### [WHAT THE EXERCISE ASKS]
From the listing below, copy only the lines running from the line that contains "INSOLE_INSET, INSOLE_TOE_CUT, MIDSOLE_TOP" to the line that contains "bpy.context.view_layer.update()", both included.

### [RECORD LIST]
----------

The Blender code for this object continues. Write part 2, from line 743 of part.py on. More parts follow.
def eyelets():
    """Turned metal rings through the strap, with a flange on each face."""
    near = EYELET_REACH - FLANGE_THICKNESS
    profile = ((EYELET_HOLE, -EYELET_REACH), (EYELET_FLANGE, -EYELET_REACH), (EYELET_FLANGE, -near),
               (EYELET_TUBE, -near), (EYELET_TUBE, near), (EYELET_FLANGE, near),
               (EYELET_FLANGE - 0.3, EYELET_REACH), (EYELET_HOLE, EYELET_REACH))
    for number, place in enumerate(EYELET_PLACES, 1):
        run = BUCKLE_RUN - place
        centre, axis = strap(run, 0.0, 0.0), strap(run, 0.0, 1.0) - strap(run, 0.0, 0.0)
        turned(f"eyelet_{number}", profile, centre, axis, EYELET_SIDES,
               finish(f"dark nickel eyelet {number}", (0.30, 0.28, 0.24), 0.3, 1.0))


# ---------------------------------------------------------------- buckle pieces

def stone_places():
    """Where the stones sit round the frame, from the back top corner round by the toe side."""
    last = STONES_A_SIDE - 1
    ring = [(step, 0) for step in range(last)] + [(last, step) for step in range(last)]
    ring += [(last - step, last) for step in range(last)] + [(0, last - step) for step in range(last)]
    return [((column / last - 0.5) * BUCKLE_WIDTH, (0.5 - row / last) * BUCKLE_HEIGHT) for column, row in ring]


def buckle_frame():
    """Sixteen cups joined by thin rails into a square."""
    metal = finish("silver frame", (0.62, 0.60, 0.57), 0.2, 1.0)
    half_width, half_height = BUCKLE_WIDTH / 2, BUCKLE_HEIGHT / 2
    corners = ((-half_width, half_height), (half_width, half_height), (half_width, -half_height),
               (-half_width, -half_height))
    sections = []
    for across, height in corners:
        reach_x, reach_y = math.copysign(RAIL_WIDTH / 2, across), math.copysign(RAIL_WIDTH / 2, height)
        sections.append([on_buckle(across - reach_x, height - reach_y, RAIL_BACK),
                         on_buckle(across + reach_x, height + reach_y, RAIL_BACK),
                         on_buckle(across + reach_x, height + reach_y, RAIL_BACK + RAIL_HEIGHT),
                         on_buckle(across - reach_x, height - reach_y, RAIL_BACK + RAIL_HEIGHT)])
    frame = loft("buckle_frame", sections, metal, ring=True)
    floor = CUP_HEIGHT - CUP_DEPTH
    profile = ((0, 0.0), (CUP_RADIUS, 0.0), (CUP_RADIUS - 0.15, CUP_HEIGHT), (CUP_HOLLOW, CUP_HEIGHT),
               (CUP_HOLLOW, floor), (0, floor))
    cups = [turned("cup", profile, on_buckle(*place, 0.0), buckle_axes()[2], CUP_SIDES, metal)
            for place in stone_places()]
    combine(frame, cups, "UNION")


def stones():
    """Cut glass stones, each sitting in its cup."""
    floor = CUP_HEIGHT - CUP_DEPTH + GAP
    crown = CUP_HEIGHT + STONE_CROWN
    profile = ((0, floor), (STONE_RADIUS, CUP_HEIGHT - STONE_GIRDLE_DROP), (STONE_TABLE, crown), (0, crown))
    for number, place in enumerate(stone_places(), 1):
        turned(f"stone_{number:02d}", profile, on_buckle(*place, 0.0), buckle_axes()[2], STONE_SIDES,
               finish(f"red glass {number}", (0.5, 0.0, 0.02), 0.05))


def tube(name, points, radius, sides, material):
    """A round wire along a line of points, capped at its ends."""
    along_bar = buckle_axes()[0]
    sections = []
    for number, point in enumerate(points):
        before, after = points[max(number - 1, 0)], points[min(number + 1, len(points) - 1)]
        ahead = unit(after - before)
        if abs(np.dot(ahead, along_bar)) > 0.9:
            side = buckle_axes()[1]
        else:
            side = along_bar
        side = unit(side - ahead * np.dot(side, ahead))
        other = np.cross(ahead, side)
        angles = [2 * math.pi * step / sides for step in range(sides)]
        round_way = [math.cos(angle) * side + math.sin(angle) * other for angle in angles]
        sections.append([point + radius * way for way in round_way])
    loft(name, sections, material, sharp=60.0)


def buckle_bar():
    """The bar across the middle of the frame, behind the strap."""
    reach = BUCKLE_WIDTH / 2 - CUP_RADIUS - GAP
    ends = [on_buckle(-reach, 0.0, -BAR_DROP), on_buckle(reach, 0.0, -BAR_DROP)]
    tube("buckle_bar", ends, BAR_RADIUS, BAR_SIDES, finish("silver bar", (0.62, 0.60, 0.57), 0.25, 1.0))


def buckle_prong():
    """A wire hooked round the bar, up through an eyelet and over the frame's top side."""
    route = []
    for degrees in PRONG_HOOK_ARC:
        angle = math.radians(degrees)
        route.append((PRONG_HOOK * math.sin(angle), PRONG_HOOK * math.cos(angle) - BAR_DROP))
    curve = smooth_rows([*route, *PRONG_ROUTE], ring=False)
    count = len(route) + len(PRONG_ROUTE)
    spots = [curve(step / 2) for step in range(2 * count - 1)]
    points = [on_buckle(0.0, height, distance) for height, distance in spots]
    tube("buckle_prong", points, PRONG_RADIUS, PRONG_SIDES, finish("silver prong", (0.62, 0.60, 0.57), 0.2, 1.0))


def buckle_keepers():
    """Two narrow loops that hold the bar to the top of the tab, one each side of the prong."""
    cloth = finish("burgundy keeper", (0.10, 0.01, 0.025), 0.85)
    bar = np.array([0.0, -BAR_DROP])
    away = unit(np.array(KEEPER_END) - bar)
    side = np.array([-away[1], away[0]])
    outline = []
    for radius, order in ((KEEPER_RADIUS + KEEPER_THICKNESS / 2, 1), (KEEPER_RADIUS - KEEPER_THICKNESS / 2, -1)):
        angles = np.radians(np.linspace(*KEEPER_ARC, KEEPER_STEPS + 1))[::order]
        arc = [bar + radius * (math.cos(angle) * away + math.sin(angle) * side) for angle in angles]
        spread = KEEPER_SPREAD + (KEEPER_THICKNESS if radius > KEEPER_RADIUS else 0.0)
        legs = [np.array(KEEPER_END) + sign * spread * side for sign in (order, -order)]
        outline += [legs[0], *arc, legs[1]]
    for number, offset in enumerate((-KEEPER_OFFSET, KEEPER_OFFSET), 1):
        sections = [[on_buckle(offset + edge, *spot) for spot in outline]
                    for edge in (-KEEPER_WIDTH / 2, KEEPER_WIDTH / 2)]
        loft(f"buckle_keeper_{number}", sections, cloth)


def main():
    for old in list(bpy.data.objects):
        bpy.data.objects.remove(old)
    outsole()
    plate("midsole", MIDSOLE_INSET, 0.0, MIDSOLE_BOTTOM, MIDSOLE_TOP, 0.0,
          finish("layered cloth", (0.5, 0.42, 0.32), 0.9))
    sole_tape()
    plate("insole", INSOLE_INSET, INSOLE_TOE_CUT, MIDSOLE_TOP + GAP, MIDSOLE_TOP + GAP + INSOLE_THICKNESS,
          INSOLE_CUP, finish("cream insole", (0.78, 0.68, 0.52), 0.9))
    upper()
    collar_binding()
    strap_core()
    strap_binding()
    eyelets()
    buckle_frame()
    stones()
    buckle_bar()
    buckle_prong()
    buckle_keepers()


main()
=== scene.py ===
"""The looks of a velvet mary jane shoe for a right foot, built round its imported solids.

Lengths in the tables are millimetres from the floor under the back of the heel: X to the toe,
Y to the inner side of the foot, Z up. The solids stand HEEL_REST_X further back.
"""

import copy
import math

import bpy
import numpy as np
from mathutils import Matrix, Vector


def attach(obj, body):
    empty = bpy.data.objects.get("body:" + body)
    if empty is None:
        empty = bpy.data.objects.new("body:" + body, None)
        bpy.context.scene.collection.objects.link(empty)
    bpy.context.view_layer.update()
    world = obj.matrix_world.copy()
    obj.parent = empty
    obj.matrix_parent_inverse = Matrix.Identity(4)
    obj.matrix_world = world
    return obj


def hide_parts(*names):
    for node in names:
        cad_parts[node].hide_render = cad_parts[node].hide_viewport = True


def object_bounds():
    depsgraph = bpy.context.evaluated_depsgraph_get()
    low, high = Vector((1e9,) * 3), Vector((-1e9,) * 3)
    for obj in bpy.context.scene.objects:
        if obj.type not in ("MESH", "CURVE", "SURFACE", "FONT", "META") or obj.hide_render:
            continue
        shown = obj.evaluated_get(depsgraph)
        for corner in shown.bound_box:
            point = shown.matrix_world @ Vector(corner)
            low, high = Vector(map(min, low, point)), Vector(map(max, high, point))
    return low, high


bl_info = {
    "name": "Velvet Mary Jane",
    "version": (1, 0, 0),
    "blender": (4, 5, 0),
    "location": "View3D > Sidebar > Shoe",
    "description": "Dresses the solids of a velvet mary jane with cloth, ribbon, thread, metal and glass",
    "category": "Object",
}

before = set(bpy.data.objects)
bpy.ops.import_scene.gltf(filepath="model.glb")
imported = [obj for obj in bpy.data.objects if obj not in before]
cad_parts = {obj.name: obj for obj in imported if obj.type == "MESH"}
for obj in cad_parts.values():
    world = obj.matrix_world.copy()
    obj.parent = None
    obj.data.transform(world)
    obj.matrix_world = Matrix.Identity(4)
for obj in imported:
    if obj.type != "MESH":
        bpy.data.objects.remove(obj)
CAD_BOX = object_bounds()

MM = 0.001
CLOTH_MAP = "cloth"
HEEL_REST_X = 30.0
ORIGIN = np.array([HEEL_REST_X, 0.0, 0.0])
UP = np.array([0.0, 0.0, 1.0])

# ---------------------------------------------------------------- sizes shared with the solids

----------

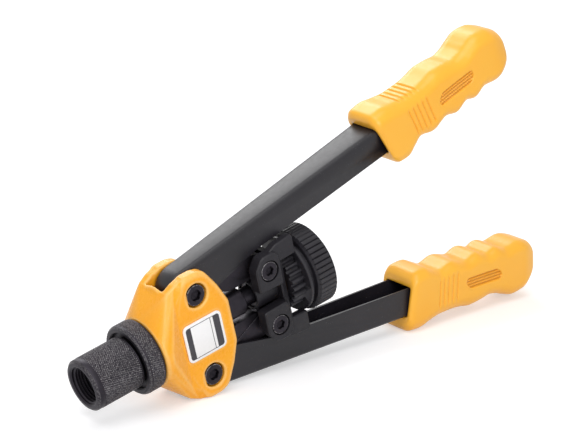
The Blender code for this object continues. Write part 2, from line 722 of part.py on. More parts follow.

----------

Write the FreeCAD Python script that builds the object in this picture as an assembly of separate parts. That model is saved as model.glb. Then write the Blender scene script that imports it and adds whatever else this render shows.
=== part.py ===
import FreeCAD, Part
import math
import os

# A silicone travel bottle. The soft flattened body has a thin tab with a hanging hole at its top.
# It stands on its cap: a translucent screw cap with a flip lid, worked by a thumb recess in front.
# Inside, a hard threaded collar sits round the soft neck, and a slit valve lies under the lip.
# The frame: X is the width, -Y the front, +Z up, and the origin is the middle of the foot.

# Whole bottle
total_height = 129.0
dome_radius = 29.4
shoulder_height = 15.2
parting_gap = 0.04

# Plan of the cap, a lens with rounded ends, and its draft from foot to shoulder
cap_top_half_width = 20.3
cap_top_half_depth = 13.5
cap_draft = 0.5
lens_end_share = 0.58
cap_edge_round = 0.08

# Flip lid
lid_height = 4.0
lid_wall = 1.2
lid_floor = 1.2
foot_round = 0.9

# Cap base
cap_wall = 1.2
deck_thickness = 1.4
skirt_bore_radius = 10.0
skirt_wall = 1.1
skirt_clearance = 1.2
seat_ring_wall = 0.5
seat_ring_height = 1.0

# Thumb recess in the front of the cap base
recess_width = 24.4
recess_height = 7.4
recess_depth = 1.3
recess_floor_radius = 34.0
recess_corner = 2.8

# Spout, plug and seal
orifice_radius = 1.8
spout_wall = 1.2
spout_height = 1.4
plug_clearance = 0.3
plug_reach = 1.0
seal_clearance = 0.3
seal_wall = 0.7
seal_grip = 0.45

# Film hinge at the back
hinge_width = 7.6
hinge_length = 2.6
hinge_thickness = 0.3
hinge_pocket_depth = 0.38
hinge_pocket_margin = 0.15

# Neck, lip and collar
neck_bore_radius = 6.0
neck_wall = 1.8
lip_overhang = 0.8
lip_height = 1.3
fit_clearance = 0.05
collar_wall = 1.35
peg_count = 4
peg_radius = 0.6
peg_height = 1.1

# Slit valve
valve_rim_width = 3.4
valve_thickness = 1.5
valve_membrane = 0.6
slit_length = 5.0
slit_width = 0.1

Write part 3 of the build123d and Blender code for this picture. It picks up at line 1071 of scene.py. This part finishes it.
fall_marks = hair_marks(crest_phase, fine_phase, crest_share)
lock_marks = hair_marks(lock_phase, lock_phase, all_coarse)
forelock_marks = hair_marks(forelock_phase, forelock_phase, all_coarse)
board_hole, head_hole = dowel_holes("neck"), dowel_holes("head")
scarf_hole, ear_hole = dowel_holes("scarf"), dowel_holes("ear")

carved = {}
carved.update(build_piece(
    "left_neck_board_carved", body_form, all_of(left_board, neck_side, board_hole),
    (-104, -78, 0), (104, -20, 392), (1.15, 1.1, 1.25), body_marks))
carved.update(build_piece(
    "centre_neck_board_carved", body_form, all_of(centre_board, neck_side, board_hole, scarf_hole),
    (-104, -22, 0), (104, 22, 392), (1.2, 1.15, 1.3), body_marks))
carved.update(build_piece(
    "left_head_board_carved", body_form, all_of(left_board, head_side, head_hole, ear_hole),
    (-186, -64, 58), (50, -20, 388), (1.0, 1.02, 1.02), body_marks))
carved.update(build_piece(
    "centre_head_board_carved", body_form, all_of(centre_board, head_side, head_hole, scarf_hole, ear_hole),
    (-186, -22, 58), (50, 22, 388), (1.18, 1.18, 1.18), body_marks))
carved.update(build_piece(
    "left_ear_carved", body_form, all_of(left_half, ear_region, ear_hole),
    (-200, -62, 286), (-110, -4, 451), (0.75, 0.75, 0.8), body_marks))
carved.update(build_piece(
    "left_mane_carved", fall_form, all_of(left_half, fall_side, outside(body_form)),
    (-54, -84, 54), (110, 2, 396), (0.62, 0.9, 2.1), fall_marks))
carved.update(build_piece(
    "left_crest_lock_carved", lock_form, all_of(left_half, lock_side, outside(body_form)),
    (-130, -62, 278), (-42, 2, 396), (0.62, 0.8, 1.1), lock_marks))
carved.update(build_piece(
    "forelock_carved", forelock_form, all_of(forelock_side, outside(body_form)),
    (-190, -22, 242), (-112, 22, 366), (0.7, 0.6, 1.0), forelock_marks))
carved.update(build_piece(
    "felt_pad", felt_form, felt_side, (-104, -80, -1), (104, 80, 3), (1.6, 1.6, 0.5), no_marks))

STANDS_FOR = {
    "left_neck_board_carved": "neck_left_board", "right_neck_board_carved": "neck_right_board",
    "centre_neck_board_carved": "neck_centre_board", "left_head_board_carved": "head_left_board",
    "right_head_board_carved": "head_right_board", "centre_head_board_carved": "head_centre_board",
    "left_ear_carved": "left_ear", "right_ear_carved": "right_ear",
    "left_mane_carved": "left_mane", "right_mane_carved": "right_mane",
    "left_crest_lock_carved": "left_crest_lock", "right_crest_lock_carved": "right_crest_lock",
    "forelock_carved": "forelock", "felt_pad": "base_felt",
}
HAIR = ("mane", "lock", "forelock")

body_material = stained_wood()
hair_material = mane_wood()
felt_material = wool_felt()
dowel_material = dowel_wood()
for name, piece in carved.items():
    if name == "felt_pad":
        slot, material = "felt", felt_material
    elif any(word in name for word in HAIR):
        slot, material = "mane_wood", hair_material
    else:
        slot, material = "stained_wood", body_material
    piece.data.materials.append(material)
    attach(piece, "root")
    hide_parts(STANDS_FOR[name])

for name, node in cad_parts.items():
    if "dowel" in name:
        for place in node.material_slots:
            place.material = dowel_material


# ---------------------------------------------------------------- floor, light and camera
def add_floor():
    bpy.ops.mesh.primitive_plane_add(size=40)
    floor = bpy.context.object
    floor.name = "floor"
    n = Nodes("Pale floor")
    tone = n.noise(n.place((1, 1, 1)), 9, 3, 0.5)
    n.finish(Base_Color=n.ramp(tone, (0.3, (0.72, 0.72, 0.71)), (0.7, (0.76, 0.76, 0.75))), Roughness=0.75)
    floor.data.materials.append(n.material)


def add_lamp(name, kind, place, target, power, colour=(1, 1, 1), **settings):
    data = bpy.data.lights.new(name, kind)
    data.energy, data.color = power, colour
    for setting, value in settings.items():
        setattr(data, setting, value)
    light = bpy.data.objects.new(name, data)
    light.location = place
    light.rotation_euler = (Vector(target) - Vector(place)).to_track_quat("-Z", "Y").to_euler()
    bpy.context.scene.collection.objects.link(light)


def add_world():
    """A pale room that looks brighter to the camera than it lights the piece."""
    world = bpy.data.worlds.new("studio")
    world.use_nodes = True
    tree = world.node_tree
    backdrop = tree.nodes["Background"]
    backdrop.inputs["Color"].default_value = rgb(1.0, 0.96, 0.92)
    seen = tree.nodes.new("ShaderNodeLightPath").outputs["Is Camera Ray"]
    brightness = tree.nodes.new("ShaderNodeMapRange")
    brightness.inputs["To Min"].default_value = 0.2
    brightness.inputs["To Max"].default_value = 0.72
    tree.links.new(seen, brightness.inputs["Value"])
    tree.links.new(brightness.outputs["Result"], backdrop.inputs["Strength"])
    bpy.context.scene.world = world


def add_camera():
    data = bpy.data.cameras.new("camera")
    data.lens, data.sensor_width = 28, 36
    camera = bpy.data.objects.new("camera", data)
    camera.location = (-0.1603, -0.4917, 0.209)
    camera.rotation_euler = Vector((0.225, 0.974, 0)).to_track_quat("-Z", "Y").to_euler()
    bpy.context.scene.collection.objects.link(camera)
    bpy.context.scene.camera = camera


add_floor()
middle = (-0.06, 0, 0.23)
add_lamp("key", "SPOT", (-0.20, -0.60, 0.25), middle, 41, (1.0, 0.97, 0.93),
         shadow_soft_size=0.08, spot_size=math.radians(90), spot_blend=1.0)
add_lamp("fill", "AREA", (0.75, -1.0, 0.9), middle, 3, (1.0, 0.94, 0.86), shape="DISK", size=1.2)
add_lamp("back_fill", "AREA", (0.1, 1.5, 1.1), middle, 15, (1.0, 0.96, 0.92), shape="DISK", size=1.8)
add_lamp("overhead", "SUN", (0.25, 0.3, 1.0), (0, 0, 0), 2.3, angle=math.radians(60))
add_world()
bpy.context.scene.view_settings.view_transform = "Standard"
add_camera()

----------

### [EXERCISE OUTPUT]
    plate("insole", INSOLE_INSET, INSOLE_TOE_CUT, MIDSOLE_TOP + GAP, MIDSOLE_TOP + GAP + INSOLE_THICKNESS,
          INSOLE_CUP, finish("cream insole", (0.78, 0.68, 0.52), 0.9))
    upper()
    collar_binding()
    strap_core()
    strap_binding()
    eyelets()
    buckle_frame()
    stones()
    buckle_bar()
    buckle_prong()
    buckle_keepers()


main()
=== scene.py ===
"""The looks of a velvet mary jane shoe for a right foot, built round its imported solids.

Lengths in the tables are millimetres from the floor under the back of the heel: X to the toe,
Y to the inner side of the foot, Z up. The solids stand HEEL_REST_X further back.
"""

import copy
import math

import bpy
import numpy as np
from mathutils import Matrix, Vector


def attach(obj, body):
    empty = bpy.data.objects.get("body:" + body)
    if empty is None:
        empty = bpy.data.objects.new("body:" + body, None)
        bpy.context.scene.collection.objects.link(empty)
    bpy.context.view_layer.update()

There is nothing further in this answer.